§ **WORK INSTRUCTIONS**
Everything from the line containing "bezel_shell(black_gloss)" through the line containing "for node in" must be quoted exactly; everything else is left out.

§ **DATA EXCERPTS**
-.-.-

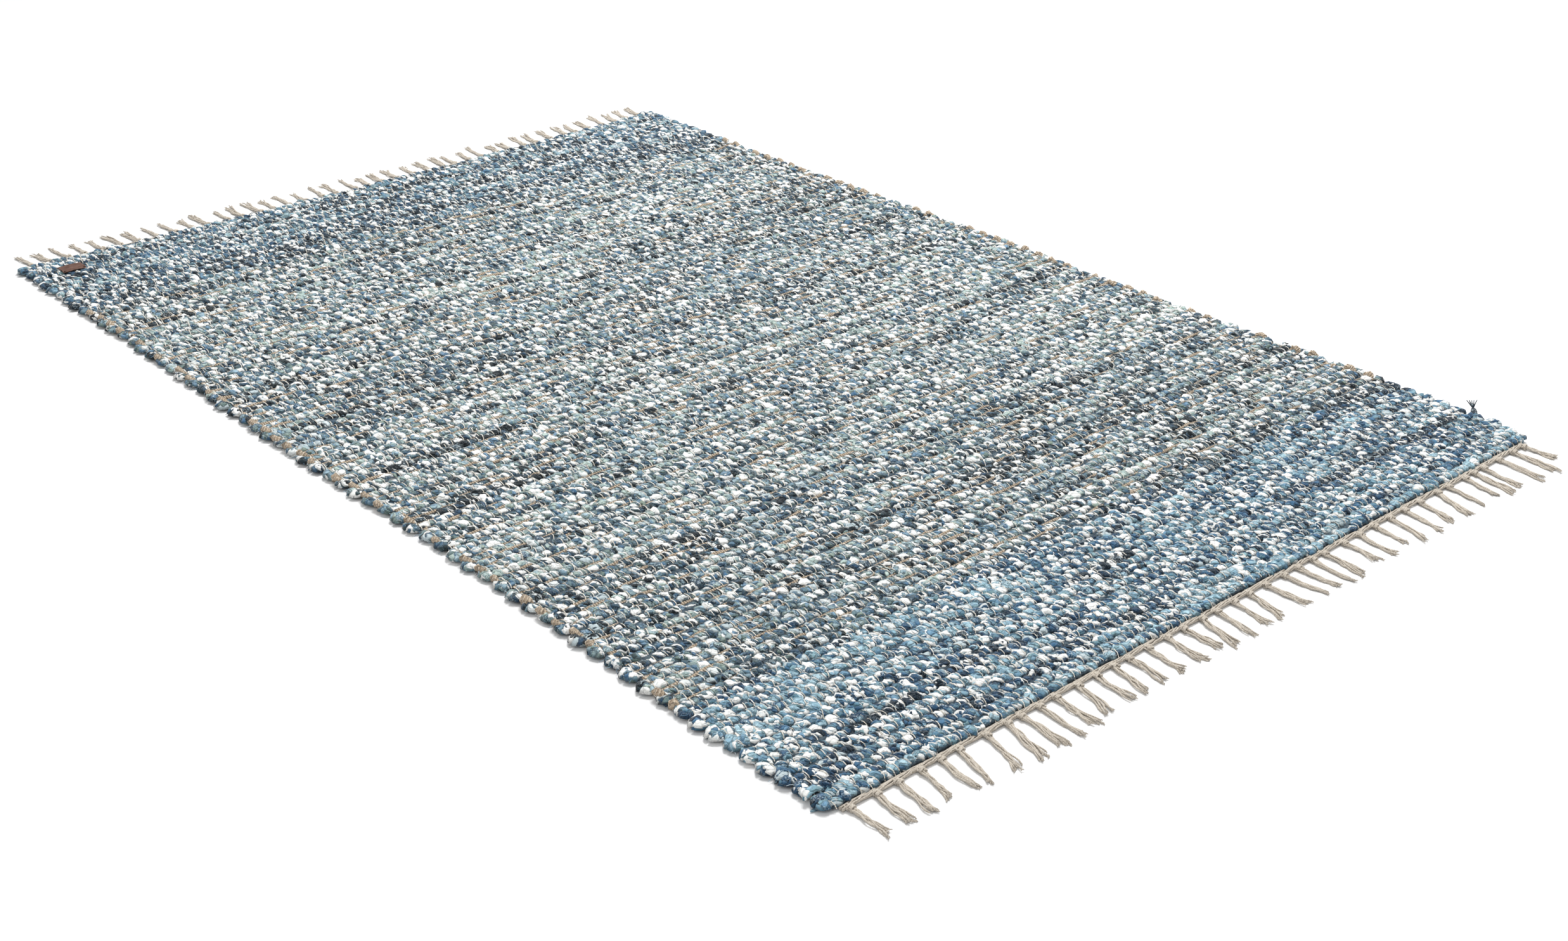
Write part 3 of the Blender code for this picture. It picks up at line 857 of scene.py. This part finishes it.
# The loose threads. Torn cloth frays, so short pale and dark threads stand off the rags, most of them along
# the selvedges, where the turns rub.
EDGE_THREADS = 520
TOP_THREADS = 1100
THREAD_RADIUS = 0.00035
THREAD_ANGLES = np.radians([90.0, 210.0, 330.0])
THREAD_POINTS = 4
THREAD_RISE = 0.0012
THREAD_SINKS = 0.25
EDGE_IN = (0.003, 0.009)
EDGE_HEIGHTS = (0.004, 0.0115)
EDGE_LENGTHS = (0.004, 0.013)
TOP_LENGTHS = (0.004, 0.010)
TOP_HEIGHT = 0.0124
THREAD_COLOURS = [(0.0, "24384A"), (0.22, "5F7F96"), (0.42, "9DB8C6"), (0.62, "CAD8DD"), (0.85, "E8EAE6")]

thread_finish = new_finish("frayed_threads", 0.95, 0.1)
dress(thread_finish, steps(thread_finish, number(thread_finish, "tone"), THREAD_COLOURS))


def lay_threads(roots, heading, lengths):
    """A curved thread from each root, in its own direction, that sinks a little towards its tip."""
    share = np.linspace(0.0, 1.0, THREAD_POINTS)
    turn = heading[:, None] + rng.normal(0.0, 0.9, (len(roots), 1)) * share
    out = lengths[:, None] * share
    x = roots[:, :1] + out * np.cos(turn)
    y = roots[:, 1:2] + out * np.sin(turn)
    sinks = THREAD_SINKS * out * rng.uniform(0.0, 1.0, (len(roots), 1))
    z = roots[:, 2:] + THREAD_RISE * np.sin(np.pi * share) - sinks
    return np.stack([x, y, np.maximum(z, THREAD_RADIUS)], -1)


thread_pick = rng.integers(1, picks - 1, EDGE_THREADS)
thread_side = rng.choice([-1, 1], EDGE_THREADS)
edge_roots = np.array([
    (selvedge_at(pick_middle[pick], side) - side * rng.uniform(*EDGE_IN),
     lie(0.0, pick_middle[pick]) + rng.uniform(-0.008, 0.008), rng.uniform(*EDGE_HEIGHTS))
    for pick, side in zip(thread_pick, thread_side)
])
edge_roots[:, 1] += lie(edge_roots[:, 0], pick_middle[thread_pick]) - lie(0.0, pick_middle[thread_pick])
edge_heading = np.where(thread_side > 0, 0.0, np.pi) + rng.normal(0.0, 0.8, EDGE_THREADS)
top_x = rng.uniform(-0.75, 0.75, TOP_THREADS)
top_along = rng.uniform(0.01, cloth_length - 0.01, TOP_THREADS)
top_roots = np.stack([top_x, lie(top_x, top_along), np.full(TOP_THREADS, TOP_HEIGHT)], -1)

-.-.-

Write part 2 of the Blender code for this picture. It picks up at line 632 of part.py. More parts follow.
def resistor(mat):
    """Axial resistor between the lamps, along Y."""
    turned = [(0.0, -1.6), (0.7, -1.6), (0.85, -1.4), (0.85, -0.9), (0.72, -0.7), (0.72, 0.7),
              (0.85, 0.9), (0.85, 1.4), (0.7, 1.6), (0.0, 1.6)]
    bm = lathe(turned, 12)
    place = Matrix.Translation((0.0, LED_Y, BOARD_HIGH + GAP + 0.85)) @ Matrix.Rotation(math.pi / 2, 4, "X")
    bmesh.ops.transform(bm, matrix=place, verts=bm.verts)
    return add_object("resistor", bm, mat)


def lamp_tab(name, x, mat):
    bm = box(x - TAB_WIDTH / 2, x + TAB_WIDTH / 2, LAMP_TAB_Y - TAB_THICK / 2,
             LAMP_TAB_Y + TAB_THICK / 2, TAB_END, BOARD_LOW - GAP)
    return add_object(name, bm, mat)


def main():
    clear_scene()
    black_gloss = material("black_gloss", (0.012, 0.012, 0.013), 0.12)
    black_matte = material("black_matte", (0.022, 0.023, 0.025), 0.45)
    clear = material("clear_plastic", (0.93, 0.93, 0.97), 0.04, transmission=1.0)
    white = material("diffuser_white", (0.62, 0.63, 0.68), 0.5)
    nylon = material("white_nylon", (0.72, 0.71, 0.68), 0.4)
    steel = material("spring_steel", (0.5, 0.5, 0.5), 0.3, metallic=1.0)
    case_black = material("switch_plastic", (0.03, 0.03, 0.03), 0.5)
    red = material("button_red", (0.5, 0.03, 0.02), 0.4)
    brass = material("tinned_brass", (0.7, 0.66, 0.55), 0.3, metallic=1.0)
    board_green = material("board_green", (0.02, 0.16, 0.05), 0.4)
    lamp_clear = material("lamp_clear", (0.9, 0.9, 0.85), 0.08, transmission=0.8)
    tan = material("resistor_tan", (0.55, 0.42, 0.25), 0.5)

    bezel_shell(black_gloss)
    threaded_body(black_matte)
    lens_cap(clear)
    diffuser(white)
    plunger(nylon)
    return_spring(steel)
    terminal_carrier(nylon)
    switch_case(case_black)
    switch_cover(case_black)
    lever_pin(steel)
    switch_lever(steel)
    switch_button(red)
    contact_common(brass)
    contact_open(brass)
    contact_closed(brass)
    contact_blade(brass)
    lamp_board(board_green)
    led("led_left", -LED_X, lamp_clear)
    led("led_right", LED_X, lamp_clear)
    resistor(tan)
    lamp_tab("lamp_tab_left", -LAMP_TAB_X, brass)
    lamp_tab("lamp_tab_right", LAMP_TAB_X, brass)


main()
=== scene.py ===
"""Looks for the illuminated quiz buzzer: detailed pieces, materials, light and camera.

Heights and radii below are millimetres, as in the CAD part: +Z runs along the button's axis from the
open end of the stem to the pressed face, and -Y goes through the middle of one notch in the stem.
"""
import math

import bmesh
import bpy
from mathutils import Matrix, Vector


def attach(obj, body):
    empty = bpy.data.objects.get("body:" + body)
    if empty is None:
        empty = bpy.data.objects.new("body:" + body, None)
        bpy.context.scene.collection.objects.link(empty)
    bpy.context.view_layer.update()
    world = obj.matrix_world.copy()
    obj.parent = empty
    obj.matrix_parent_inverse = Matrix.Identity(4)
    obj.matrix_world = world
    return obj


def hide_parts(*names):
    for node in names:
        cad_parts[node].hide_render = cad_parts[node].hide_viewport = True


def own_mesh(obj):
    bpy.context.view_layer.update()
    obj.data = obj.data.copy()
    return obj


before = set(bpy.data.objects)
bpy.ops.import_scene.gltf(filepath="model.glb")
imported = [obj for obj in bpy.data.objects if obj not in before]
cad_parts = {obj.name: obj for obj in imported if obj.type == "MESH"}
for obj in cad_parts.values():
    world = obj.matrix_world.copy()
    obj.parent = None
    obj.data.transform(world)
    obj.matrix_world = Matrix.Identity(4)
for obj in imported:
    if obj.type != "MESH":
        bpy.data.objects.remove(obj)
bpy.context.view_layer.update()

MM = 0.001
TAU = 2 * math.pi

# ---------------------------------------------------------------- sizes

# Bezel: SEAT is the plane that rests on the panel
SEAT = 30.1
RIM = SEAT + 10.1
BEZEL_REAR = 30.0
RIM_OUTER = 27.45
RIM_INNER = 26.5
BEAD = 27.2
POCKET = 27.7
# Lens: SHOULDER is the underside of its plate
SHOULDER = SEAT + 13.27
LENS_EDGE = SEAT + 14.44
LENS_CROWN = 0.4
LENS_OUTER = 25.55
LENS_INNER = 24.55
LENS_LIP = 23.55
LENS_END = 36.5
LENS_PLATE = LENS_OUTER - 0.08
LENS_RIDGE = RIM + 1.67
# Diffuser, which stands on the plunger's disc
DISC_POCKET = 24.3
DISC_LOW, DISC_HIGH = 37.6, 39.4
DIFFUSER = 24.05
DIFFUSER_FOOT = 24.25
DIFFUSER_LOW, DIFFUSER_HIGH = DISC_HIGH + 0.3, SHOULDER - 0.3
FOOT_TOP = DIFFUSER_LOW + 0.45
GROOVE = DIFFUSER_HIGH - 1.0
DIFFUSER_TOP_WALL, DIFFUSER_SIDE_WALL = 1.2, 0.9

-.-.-

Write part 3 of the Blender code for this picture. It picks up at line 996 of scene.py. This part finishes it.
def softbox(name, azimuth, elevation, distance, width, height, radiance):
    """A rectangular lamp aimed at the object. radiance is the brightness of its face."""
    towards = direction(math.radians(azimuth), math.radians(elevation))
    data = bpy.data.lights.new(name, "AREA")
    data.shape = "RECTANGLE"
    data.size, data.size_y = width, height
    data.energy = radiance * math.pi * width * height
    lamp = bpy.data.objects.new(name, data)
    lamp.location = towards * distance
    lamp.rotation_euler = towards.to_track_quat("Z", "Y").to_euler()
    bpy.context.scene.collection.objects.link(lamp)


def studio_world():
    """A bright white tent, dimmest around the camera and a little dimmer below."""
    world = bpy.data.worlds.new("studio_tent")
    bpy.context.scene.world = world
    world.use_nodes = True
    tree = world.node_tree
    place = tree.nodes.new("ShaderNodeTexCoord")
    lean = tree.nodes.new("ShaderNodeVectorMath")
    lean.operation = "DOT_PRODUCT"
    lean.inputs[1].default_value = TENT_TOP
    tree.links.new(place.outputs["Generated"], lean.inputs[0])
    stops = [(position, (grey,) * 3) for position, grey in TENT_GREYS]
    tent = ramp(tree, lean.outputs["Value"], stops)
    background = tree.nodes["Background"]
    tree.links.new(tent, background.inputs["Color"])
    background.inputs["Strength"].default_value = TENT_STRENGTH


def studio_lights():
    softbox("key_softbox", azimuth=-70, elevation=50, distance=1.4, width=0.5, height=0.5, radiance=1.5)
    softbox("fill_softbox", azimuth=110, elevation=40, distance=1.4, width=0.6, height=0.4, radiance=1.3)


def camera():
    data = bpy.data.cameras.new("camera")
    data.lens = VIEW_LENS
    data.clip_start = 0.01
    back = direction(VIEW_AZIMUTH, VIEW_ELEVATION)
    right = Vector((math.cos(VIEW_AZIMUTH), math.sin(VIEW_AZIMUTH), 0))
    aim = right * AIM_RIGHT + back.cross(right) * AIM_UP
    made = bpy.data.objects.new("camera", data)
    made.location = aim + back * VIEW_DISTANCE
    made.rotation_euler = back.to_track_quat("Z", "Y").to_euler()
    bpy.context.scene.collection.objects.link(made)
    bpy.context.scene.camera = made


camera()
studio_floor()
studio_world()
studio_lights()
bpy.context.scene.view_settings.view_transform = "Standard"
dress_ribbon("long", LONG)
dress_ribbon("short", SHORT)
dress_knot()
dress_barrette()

-.-.-

§ **OUTPUT OF THE TASK**
    bezel_shell(black_gloss)
    threaded_body(black_matte)
    lens_cap(clear)
    diffuser(white)
    plunger(nylon)
    return_spring(steel)
    terminal_carrier(nylon)
    switch_case(case_black)
    switch_cover(case_black)
    lever_pin(steel)
    switch_lever(steel)
    switch_button(red)
    contact_common(brass)
    contact_open(brass)
    contact_closed(brass)
    contact_blade(brass)
    lamp_board(board_green)
    led("led_left", -LED_X, lamp_clear)
    led("led_right", LED_X, lamp_clear)
    resistor(tan)
    lamp_tab("lamp_tab_left", -LAMP_TAB_X, brass)
    lamp_tab("lamp_tab_right", LAMP_TAB_X, brass)


main()
=== scene.py ===
"""Looks for the illuminated quiz buzzer: detailed pieces, materials, light and camera.

Heights and radii below are millimetres, as in the CAD part: +Z runs along the button's axis from the
open end of the stem to the pressed face, and -Y goes through the middle of one notch in the stem.
"""
import math

import bmesh
import bpy
from mathutils import Matrix, Vector


def attach(obj, body):
    empty = bpy.data.objects.get("body:" + body)
    if empty is None:
        empty = bpy.data.objects.new("body:" + body, None)
        bpy.context.scene.collection.objects.link(empty)
    bpy.context.view_layer.update()
    world = obj.matrix_world.copy()
    obj.parent = empty
    obj.matrix_parent_inverse = Matrix.Identity(4)
    obj.matrix_world = world
    return obj


def hide_parts(*names):
    for node in names:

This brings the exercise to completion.